3.5. Optimization and Model Verification

To optimize the pretreatment variables for high density and durability simultaneously, the optimization function in Design-Expert (v8.0.6.1) was employed. The optimal conditions were determined to be 42.06% distilled water, temperature of 44.69 °C, 10.18% urea content, and 11.96% WSF content. To compare the results of the model, additional confirmation experiments were conducted to verify the simulation results under the condition of 42% distilled water, temperature of 45 °C, 10% urea content, and 12% WSF content. The density and durability were 1438.28 kg m⁻³ and 98.67%, respectively, which were very close to the predicted values, and the desirability was 1.000, suggesting an outstanding agreement, as shown in

Table 5. The results of the confirmation experiment.

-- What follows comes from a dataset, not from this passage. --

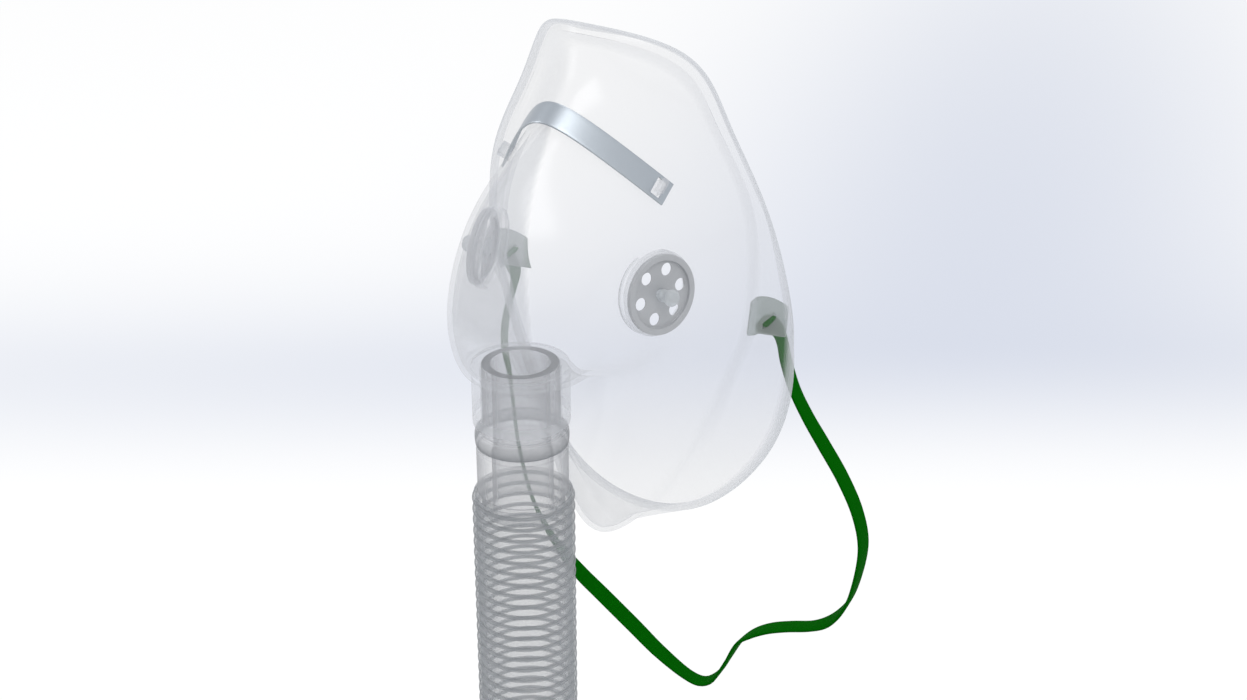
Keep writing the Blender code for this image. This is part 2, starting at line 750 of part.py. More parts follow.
def smooth_path(points, step):
    """Centripetal Catmull-Rom curve through the points, read about every step."""
    points = np.array(points, float)
    padded = np.vstack([2 * points[0] - points[1], points, 2 * points[-1] - points[-2]])
    gaps = np.sqrt(np.linalg.norm(np.diff(padded[:, :3], axis=0), axis=1))
    times = np.concatenate([[0], np.cumsum(gaps)])
    out = []
    for i in range(1, len(padded) - 2):
        t0, t1, t2, t3 = times[i - 1 : i + 3]
        p0, p1, p2, p3 = padded[i - 1 : i + 3]
        pieces = max(1, int(round(np.linalg.norm((p2 - p1)[:3]) / step)))
        for t in np.linspace(t1, t2, pieces, endpoint=False):
            a1 = (t1 - t) / (t1 - t0) * p0 + (t - t0) / (t1 - t0) * p1
            a2 = (t2 - t) / (t2 - t1) * p1 + (t - t1) / (t2 - t1) * p2
            a3 = (t3 - t) / (t3 - t2) * p2 + (t - t2) / (t3 - t2) * p3
            b1 = (t2 - t) / (t2 - t0) * a1 + (t - t0) / (t2 - t0) * a2
            b2 = (t3 - t) / (t3 - t1) * a2 + (t - t1) / (t3 - t1) * a3
            out.append((t2 - t) / (t2 - t1) * b1 + (t - t1) / (t2 - t1) * b2)
    out.append(points[-1])
    return np.array(out)


def strap_end(onward, clearance):
    """Stations of the band through the wearer's left slot and down one side of the lug.

    Onward is 1 for the side away from the mask's middle and -1 for the side towards it.
    The clearance is what the band keeps to the lug's face there.
    """
    frame = slot_frame()
    middle = frame.translation
    along = frame.col[1].to_3d()
    through = Vector((onward, 0, 0))
    down = through.cross(along)
    if down.z > 0:
        down = -down
    turn_radius = STRAP_THICKNESS / 2 + clearance
    face = LUG_THICKNESS / 2
    points = [middle - through * (face + STRAP_TAIL), middle, middle + through * face]
    centre = middle + through * face + down * turn_radius
    for turn in (30, 60, 90):
        angle = radians(turn)
        points.append(centre - down * (turn_radius * cos(angle)) + through * (turn_radius * sin(angle)))
    widths = [along.copy() for _ in points]
    return points, widths


def make_head_strap():
    """The flat elastic band, from one lug's slot round the hanging loop to the other's."""
    unit = ROW_UNIT
    route = [(x * unit, y * unit - PORT_AHEAD, z * unit, radians(turn)) for x, y, z, turn in STRAP_LOOP]
    loop = smooth_path(route, STRAP_STEP)
    points = [Vector(row[:3]) for row in loop]
    widths = []
    for i, row in enumerate(loop):
        ahead = (points[min(i + 1, len(points) - 1)] - points[max(i - 1, 0)]).normalized()
        level = ahead.cross(BACK).normalized()
        widths.append(level * cos(row[3]) + BACK * sin(row[3]))
    start_points, start_widths = strap_end(-1, STRAP_INSIDE_CLEARANCE)
    end_points, end_widths = strap_end(1, STRAP_OUTSIDE_CLEARANCE)
    far_points = [mirrored(p) for p in reversed(end_points)]
    far_widths = [mirrored(w) for w in reversed(end_widths)]
    path = start_points + points + far_points
    directions = start_widths + widths + far_widths
    for i in range(1, len(directions)):
        if directions[i].dot(directions[i - 1]) < 0:
            directions[i] = -directions[i]
    return band("head_strap", path, directions, STRAP_WIDTH, STRAP_THICKNESS, GREEN_ELASTIC)


def connector_levels():
    """Heights of the connector's shoulders below the top of the port."""
    bead_top = -(COLLAR_LENGTH + COLLAR_TAPER + GAP)
    bead_bottom = bead_top - BEAD_HEIGHT
    socket_top = bead_bottom - GROOVE_HEIGHT
    socket_bottom = socket_top - SOCKET_HEIGHT
    spigot_end = socket_bottom - SPIGOT_LENGTH
    return bead_top, bead_bottom, socket_top, socket_bottom, spigot_end


def make_connector(pivot):
    """The swivel connector: upper tube, round bead, groove, lower body and hose spigot."""
    bead_top, bead_bottom, socket_top, socket_bottom, spigot_end = connector_levels()
    bead = []
    middle = (bead_top + bead_bottom) / 2
    rise = BEAD_RADIUS - TUBE_RADIUS
    for k in range(BEAD_STEPS + 1):
        turn = pi * k / BEAD_STEPS
        reach = TUBE_RADIUS + rise * sin(turn)
        height = middle + BEAD_HEIGHT / 2 * cos(turn)
        if height < middle:
            reach = max(reach, GROOVE_RADIUS)
        bead.append((reach, height))
    profile = [
        (SOCKET_BORE, spigot_end),
        (SOCKET_BORE, socket_top),
        (TUBE_BORE, socket_top + EDGE_CHAMFER),
        (TUBE_BORE, 0),
        (TUBE_RADIUS - EDGE_CHAMFER, 0),
        (TUBE_RADIUS, -EDGE_CHAMFER),
        *bead,
        (GROOVE_RADIUS, socket_top),
        (SOCKET_RADIUS, socket_top - EDGE_CHAMFER),
        (SOCKET_RADIUS, socket_bottom),
        (SPIGOT_RADIUS, socket_bottom),
        (SPIGOT_RADIUS, spigot_end + EDGE_CHAMFER),
        (SPIGOT_RADIUS - EDGE_CHAMFER, spigot_end),
    ]
    return turned("swivel_connector", profile, TURNED_SIDES, PP_GREY, pivot)


def make_hose(pivot):
    """The ribbed hose: crests and roots outside, a smooth bore inside."""
    top = connector_levels()[3] - GAP
    bore = (SPIGOT_RADIUS + GAP) / cos(pi / HOSE_SIDES)
    outside = [(HOSE_ROOT_RADIUS, top)]
    for k in range(round(HOSE_LENGTH / HOSE_PITCH)):
        start = top - k * HOSE_PITCH
        outside.append((HOSE_CREST_RADIUS, start - HOSE_PITCH / 2))
        outside.append((HOSE_ROOT_RADIUS, start - HOSE_PITCH))
    bottom = outside[-1][1]
    profile = [(bore, bottom), (bore, top), *outside]
    return turned("corrugated_hose", profile, HOSE_SIDES, HOSE_PLASTIC, pivot)


def make_cuff(pivot):
    """The plain cuff at the hose's end: a spigot up inside the hose and a wide mouth below."""
    count = round(HOSE_LENGTH / HOSE_PITCH)
    top = connector_levels()[3] - 2 * GAP - count * HOSE_PITCH
    mouth_top = top - CUFF_LENGTH + CUFF_DEPTH
    profile = [
        (CUFF_BORE, top - CUFF_LENGTH),
        (CUFF_BORE, mouth_top),
        (CUFF_SPIGOT_BORE, mouth_top + EDGE_CHAMFER),
        (CUFF_SPIGOT_BORE, top + CUFF_SPIGOT_LENGTH),
        (SPIGOT_RADIUS, top + CUFF_SPIGOT_LENGTH),
        (SPIGOT_RADIUS, top),
        (CUFF_RADIUS - EDGE_CHAMFER, top),
        (CUFF_RADIUS, top - EDGE_CHAMFER),
        (CUFF_RADIUS, top - CUFF_LENGTH + EDGE_CHAMFER),
        (CUFF_RADIUS - EDGE_CHAMFER, top - CUFF_LENGTH),
    ]
    return turned("hose_cuff", profile, TURNED_SIDES, CUFF_PLASTIC, pivot)


def main():
    clear_scene()
    skin = mask_skin()
    make_mask(skin)
    make_nose_clip()
    for side, word in ((1, "left"), (-1, "right")):
        frame = seat_frame(skin, side)
        make_vent_disc(f"vent_disc_{word}", frame, side)
        make_vent_stud(f"vent_stud_{word}", frame)
        make_lug(f"strap_lug_{word}", side)
    make_head_strap()
    pivot = add_empty("port_axis", (0, -PORT_AHEAD, 0))
    make_connector(pivot)
    make_hose(pivot)
    make_cuff(pivot)


main()
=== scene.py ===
"""The visible pieces of a clear oxygen face mask with a swivel connector, a ribbed hose and a green strap.

Metres, +Z up the face, -Y ahead of the face, +X towards the wearer's left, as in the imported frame.
Rows of the moulding and the strap's route are given in millimetres from the port's axis.
"""
from math import cos, pi, radians, sin

import bpy
import numpy as np
from mathutils import Matrix, Vector
from mathutils.bvhtree import BVHTree


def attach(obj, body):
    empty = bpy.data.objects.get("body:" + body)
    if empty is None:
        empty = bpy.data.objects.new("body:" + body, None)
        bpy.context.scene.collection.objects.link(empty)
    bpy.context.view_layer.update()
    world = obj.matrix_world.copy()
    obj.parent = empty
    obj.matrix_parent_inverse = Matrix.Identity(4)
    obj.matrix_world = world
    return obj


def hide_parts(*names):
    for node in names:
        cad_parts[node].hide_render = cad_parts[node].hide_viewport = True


bl_info = {
    "name": "Oxygen face mask",
    "version": (1, 0, 0),
    "blender": (4, 5, 0),
    "location": "3D View > Sidebar > Face mask",
    "description": "Builds the visible pieces of a clear oxygen face mask and its stage",
    "category": "Object",
}

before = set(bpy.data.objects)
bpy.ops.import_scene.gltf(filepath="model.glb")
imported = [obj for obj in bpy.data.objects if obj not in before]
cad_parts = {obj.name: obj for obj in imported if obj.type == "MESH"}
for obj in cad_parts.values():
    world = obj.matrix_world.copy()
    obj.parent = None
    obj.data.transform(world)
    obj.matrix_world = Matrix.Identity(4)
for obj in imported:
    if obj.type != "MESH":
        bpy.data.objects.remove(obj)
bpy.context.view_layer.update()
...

Comparison	Process Variables				Pellet Solid Density (kg m−3)	Pellet Durability (%)
	Distilled Water /%	Temperature /°C	Urea Content /%	WSF Content /%
Predicted value	42.06	44.69	10.18	11.96	1441.41	98.91
Experimental value	42	45	10	12	1438.28	98.67
Error (%)	1.43	0.42	1.8	0.33	0.22	0.24

.

4. Conclusions

In the present research, comparative experiments results demonstrated that combining urea pretreatment with UV-A pelleting could significantly improve the pellet solid density and durability. The CCRD was applied to determine the optimal conditions of urea pretreatment. Mathematical regression models were established to predict pellet solid density and durability based on various factors, which were then verified by ANOVA. The results indicated that the regression model with an R² value greater than 0.90 could accurately predict pellet solid density and durability under the optimal conditions. According to the p-values, the effects of variables on pellet solid density were summarized in descending order of significance as follows: urea content, temperature, WSF content, and distilled water; meanwhile, the effects of variables on pellet durability were WSF content, temperature, and urea content. Interaction effects of urea content and temperature, as well as urea content and WSF content, were found to have statistically significant effects on pellet solid density and durability. The optimal conditions were obtained with 42% distilled water, temperature of 45 °C, 10% urea content, and 12% WSF content.